According to Michaels, Levitt declined his offer to read the entire graphic novel, but nonetheless took issue with Michael’s terming the anti-Semitism at Christie Pits as “Nazi-inspired” in promotional material about the book.
“I wish he had spent more time reading the book — instead of literally judging it by the cover,” said Michaels, who garnered positive feedback from other scholars, including Irving Abella, co-author of the groundbreaking “None is Too Many: Canada and the Jews of Europe 1933-1948.”
Michaels said that he did not equate anti-Semitism prevalent in 1930s Toronto with Nazism, and that he went to great lengths in the novel to explore these differences, in part by conveying them through dialogue among the characters.
“That being said, the Christie Pits riot was not ignited by the flying of a maple leaf banner, but rather a swastika. Semitics and semantics aside, it seems incongruous to me that flying the swastika at a public ballpark to antagonize Jews does not come across as Nazi-inspired,” Michaels said.
Levitt additionally warned against projecting the present onto the past, or of superimposing one era over another. To this point, Michaels mentioned that a scene in the graphic novel is inspired directly by a visual from the August 2017 white nationalist and supremacist rally in Charlottesville, Virginia.
“Charlottesville is not the same as Christie Pits. In 1933 regular, ordinary people poured out of their houses to attack Jews. In Charlottesville the [white nationalist] outsiders who came in were condemned by the locals. We’re talking about different universes,” Levitt said.
Toronto of 2019 is not Toronto of 1933. However one could argue that “Christie Pits” does speak to the current times in important ways. A recent study funded by the Azrieli Foundation found that 22% of Canadians under age 34 had not heard of or were unsure of what happened in the Holocaust. The same study found that few Canadians knew that Canada has roughly as many neo-Nazis per capita as the US.
In addition, police-reported hate crimes in Canada targeting religion were up by 80% in 2017 from the previous year. According to Statistics Canada, hate crimes against the Jewish population increased for the second consecutive year, rising from 221 in 2016 to 360 in 2017. Hate crimes targeting Jews (who are just 1% of the population) accounted for 18% of all hate crimes in Canada.

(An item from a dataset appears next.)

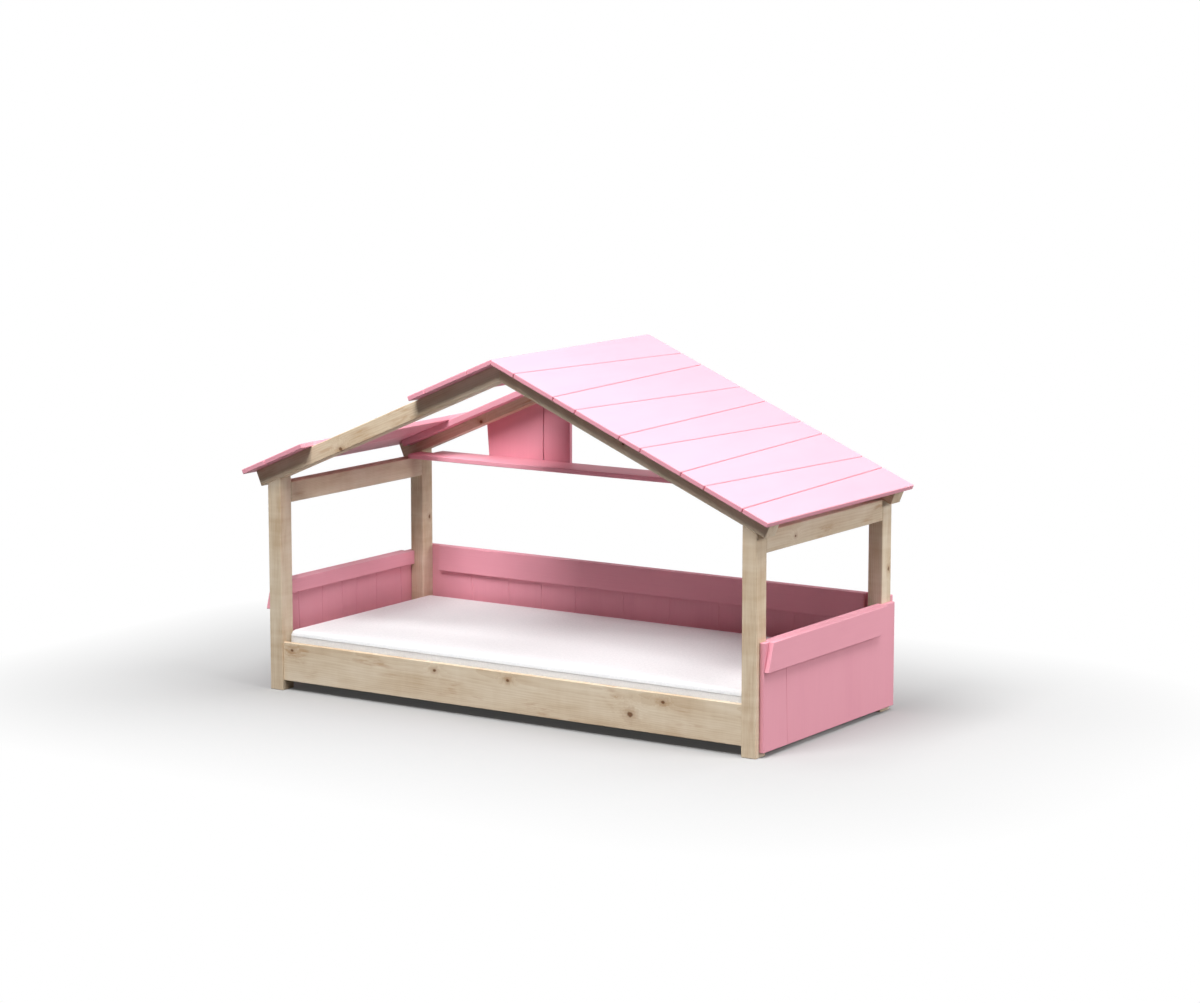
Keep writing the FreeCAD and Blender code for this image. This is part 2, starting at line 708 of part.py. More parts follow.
# ---------------------------------------------------------------------------------------------
# Check every object and write each finished piece
# ---------------------------------------------------------------------------------------------
doc.recompute()
for item in doc.Objects:
    if {"Invalid", "Error"} & set(item.State):
        raise RuntimeError(f"{item.Label} is {item.State}")
os.makedirs("parts", exist_ok=True)
for piece in finished:
    shape = piece.Shape
    if shape.isNull() or not shape.isValid() or not shape.Solids:
        raise RuntimeError(f"{piece.Label} has no sound solid")
    shape.exportStep(os.path.join("parts", f"{piece.Label}.step"))
    print(f"{piece.Label}: {len(shape.Solids)} solid, {shape.Volume / 1000:.1f} cm3")
print(f"{len(finished)} pieces written")
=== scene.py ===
# %% [markdown]
# # House frame bed
#
# The bed is a low wooden box on four posts, with a pitched board roof over it like a small house.
# The joinery is already modelled at its real size, and this script dresses it: timber, pink lacquer,
# the white mattress and the small fixings. The frame comes first, because every piece made here sits
# on it.

# %% Load the joinery
import math
import random

import bmesh
import bpy
from mathutils import Euler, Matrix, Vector


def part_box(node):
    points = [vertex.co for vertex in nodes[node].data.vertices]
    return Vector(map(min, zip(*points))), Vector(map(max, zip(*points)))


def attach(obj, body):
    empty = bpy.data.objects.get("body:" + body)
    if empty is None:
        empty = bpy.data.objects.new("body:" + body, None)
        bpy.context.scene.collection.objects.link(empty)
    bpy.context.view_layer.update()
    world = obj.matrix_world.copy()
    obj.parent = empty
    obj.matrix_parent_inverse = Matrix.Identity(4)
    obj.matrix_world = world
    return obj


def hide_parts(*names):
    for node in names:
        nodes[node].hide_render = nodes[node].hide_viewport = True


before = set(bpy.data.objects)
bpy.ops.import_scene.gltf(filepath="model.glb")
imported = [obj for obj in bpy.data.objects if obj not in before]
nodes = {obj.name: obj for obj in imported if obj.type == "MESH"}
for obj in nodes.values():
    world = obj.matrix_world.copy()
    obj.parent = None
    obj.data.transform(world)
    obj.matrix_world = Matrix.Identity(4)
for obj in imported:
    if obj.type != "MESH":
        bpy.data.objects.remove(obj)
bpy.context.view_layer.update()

# %% [markdown]
# ## Camera
#
# A long lens, far away and a little above the floor, keeps the posts upright and shows the front, the
# head end and the slope of the roof at once. The camera is placed by a point that it looks at, the
# angle round that point, the height angle and the distance, because each of them can then be corrected
# alone against the reference view.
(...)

Over half of hate crimes against Jews took place in Ontario, Canada’s most populous province, and where Toronto is located.
Urowitz’s students are coming of age at this time, and she sees benefit in using “Christie Pits” as part of her curriculum.

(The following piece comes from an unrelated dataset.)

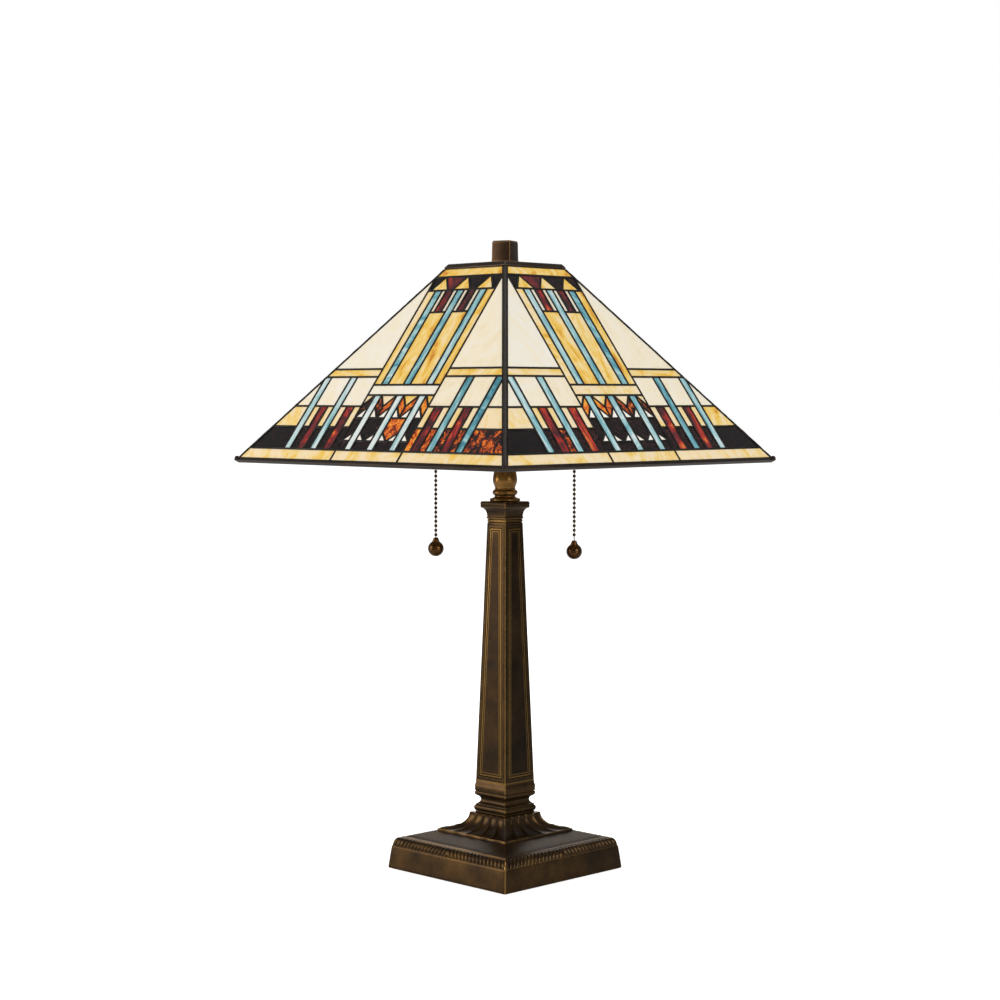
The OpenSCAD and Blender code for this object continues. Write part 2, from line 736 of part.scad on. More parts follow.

“The benefit is that [the graphic novel] is a form students are very familiar and comfortable with, and so it is not difficult to encourage them to read a section or even a full novel. I always combine learning from a graphic novel with other forms of research so the students have a better grasp of the topic,” Urowitz said.
Michaels asserted that all Canadians — Jews and non-Jews alike — can benefit from reading this graphic novel about a painful moment in their country’s past.
“Jewish history is Canadian history,” he said.